What if saying affirmations feels completely fake right now?
That feeling is almost universal, and it doesn't disqualify you. You don't have to believe something fully for it to do its work, you just have to keep saying it in the direction of believing it. Think of it less like a declaration and more like a practice, the way you'd practice anything you're not yet good at. The awkwardness is part of the process, not proof it's failing.
Is there any real evidence that affirmations help with divorce recovery and self discovery?
There is. Research on self-concept, your internal sense of who you are, shows that the end of a long relationship measurably disrupts identity clarity, which is a core driver of post-divorce distress.
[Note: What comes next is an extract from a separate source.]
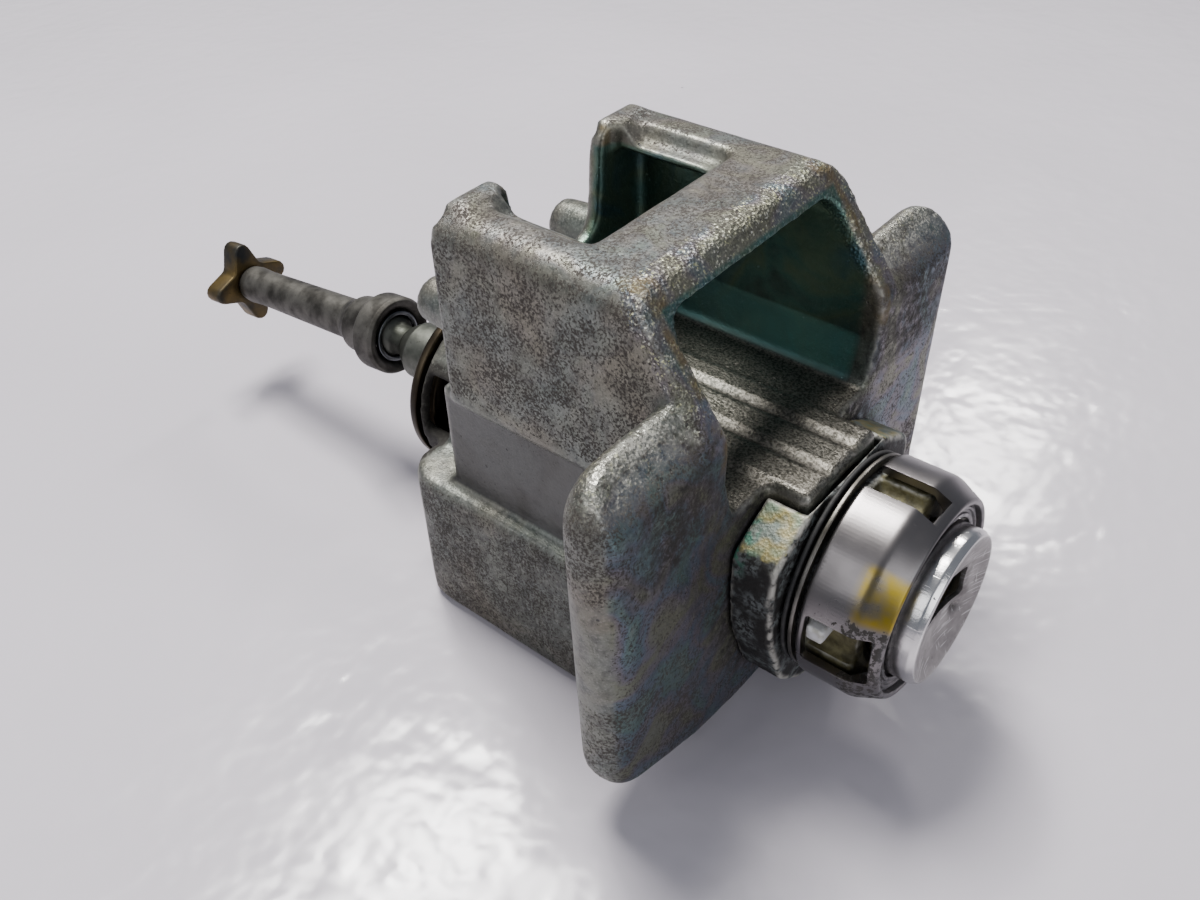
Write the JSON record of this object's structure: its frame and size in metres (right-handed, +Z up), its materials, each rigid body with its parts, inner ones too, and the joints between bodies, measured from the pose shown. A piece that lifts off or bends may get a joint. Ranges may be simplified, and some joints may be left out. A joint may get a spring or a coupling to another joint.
{
  "type": "vehicle door lock cylinder",
  "caption": "Key lock cylinder in a cast housing with a hood tunnel and side ears, a plated front cap, and a tail rod on a ball joint with a star end.",
  "frame": {"origin": "middle of the part's box, on its base plane", "axes": "+Y from the key face towards the tail rod along the lock axis, +Z up through the hood, +X across the ears"},
  "size_m": [0.0586, 0.108, 0.051],
  "materials": {
    "cast_zinc": "rough cast zinc with passivation tints",
    "body_zinc": "cast zinc with dark old grease",
    "cap_chrome": "polished",
    "face_nickel": "matt, scratched",
    "brass": "satin",
    "pin_steel": "bright",
    "spring_steel": "bright wire",
    "washer_steel": "satin",
    "dark_steel": "dark",
    "cover_steel": "dark yellowed plating",
    "driver_zinc": "satin",
    "tail_steel": "dark sintered",
    "star_bronze": "dark, oily",
    "seal_rubber": "matt"
  },
  "bodies": {
    "housing": {"outer_housing": "cast_zinc", "lock_body": "body_zinc", "body_pin": "pin_steel", "front_seal": "seal_rubber", "spacer_washer": "washer_steel", "front_cap": "cap_chrome", "return_spring": "spring_steel", "rear_cover": "cover_steel"},
    "plug": {"plug": "brass", "face_plate": "face_nickel", "shutter_pin": "pin_steel", "shutter_spring": "spring_steel", "plug_clip": "dark_steel", "wafer_spring_1": "spring_steel", "wafer_spring_2": "spring_steel", "wafer_spring_3": "spring_steel", "wafer_spring_4": "spring_steel", "wafer_spring_5": "spring_steel", "wafer_spring_6": "spring_steel", "wafer_spring_7": "spring_steel", "wafer_spring_8": "spring_steel"},
    "shutter": {"shutter_flap": "dark_steel"},
    "wafer_1_slide": {"wafer_1": "brass"},
    "wafer_2_slide": {"wafer_2": "brass"},
    "wafer_3_slide": {"wafer_3": "brass"},
    "wafer_4_slide": {"wafer_4": "brass"},
    "wafer_5_slide": {"wafer_5": "brass"},
    "wafer_6_slide": {"wafer_6": "brass"},
    "wafer_7_slide": {"wafer_7": "brass"},
    "wafer_8_slide": {"wafer_8": "brass"},
    "driver": {"driver": "driver_zinc"},
    "cross": {"cross_pin": "pin_steel"},
    "tail": {"tail_rod": "tail_steel", "ball_keeper": "pin_steel", "star_driver": "star_bronze"}
  },
  "joints": [
    {"name": "key_turn", "type": "hinge", "parent": "housing", "child": "plug", "pos_m": [0, -0.02928, 0.0184], "axis": [0, 1, 0], "range_deg": [-70, 70]},
    {"name": "driver_turn", "type": "hinge", "parent": "housing", "child": "driver", "pos_m": [0, 0.00272, 0.0184], "axis": [0, 1, 0], "range_deg": [-70, 70], "stiffness_Nm_per_rad": 0.02},
    {"name": "shutter_swing", "type": "hinge", "parent": "plug", "child": "shutter", "pos_m": [0, -0.05018, 0.021], "axis": [1, 0, 0], "range_deg": [0, 80]},
    {"name": "tail_yaw", "type": "hinge", "parent": "driver", "child": "cross", "pos_m": [0, 0.02192, 0.0184], "axis": [0, 0, 1], "range_deg": [-8, 8]},
    {"name": "tail_pitch", "type": "hinge", "parent": "cross", "child": "tail", "pos_m": [0, 0.02192, 0.0184], "axis": [1, 0, 0], "range_deg": [-9, 21]},
    {"name": "wafer_1_lift", "type": "slide", "parent": "plug", "child": "wafer_1_slide", "axis": [1, 0, 0], "range_m": [-0.0006, 0.0006]},
    {"name": "wafer_2_lift", "type": "slide", "parent": "plug", "child": "wafer_2_slide", "axis": [1, 0, 0], "range_m": [-0.0006, 0.0006]},
    {"name": "wafer_3_lift", "type": "slide", "parent": "plug", "child": "wafer_3_slide", "axis": [1, 0, 0], "range_m": [-0.0006, 0.0006]},
    {"name": "wafer_4_lift", "type": "slide", "parent": "plug", "child": "wafer_4_slide", "axis": [1, 0, 0], "range_m": [-0.0006, 0.0006]},
    {"name": "wafer_5_lift", "type": "slide", "parent": "plug", "child": "wafer_5_slide", "axis": [1, 0, 0], "range_m": [-0.0006, 0.0006]},
    {"name": "wafer_6_lift", "type": "slide", "parent": "plug", "child": "wafer_6_slide", "axis": [1, 0, 0], "range_m": [-0.0006, 0.0006]},
    {"name": "wafer_7_lift", "type": "slide", "parent": "plug", "child": "wafer_7_slide", "axis": [1, 0, 0], "range_m": [-0.0006, 0.0006]},
    {"name": "wafer_8_lift", "type": "slide", "parent": "plug", "child": "wafer_8_slide", "axis": [1, 0, 0], "range_m": [-0.0006, 0.0006]}
  ],
  "couplings": [
    {"joint": "key_turn", "follows": "driver_turn", "ratio": 1}
  ]
}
Affirmations work by repeatedly rehearsing new self-definitions, which helps rebuild that clarity over time. It's not instant, and it's not a substitute for processing grief, but language genuinely shapes self-perception.
Does self discovery after divorce look different for single parents or people going through gray divorce?
Yes, and it's worth acknowledging that. If you're a single parent, you're trying to find yourself in the margins of an already packed life, five minutes in the car counts. For those navigating gray divorce, you may be rediscovering a self that's been submerged for decades, which can feel both thrilling and terrifying. The affirmations don't change, but the timeline and the texture of the experience are genuinely different.
How is self discovery after divorce different from self discovery after cheating?
When cheating is involved, self discovery carries an extra layer, not just who am I now, but how did I not see that, and can I trust my own perception again. The identity work is real either way, but after cheating there's often a specific betrayal of your own instincts to work through alongside the loss. Affirmations around worthiness and self-trust tend to be especially resonant in that situation.